What is the title in a warranty deed?

The title is the right to property ownership.

What are my liabilities as a grantor in a warranty deed?

As a grantor, you are liable for claims that occurred against the title for the property, despite if they happened prior or following to your possession of the property title. 

Can I transfer property or rights of survivorship in a warranty deed?

Yes, but you’ll need to identify someone to act as a joint tenant as part of a survivorship deed. Joint tenants are equal owners of the property, although they can sometimes be defined differently as partial owners. The deed will be composed as a warranty or quitclaim deed.

Although a warranty deed has greater protection and guarantees, it can take longer to prepare. Determine which of the options will work best for you depending on your situation. 

Once your deed is prepared, it’s filed at the local courthouse to give enough notice. Upon the passing of one of the owners, the ownership interest is divided evenly among the existing tenants. When there’s one person left on the tenants list after the others pass away, the last person will have complete rights to the property and can transfer ownership to children or anyone else. The other tenants are not permitted to pass the ownership onto their children, as that would violate the survivorship clause.

Does my warranty deed need to be notarized in the same stand the land is located in?

Contact your clerk’s office to be sure, but many states will allow notarizations from other states.

Who pays for the warranty deed?

It depends on your agreement, but either the buyer or seller can pay for the warranty deed.
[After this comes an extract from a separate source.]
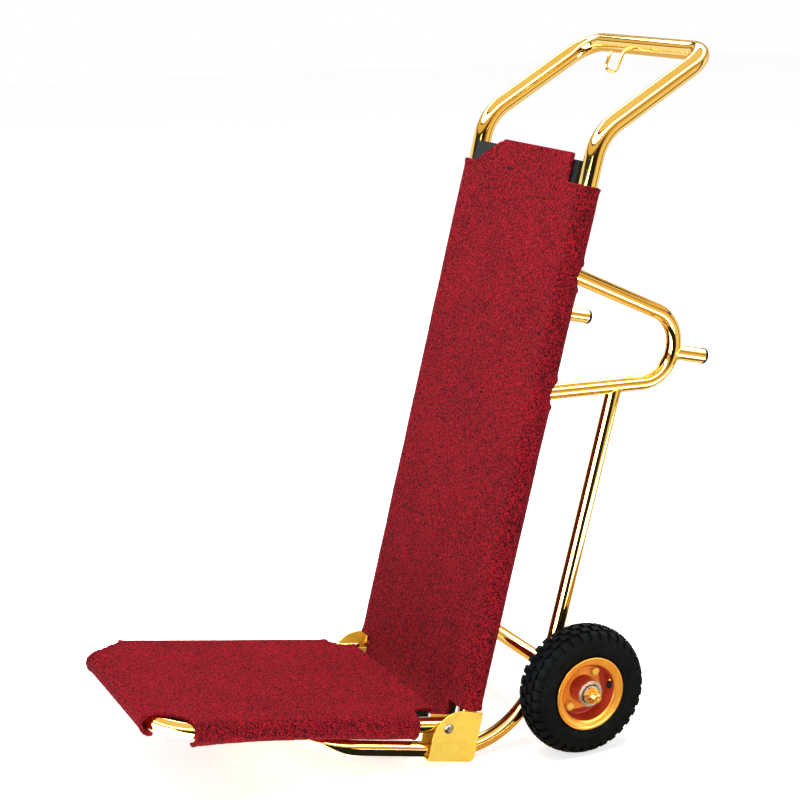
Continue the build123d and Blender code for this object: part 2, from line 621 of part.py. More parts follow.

The buyer usually pays for the fees to record the deed.

Where should I send my warranty deed after it has been recorded?

Following the recording of the deed at the county clerk’s office, it can be sent to the grantee. However, anyone can be assigned as the recipient of the recorded deed.

Is a warranty deed the same as title insurance?

Not a substitute to title insurance, a warranty deed does not cover the grantee if the grantor declares bankruptcy or passes away.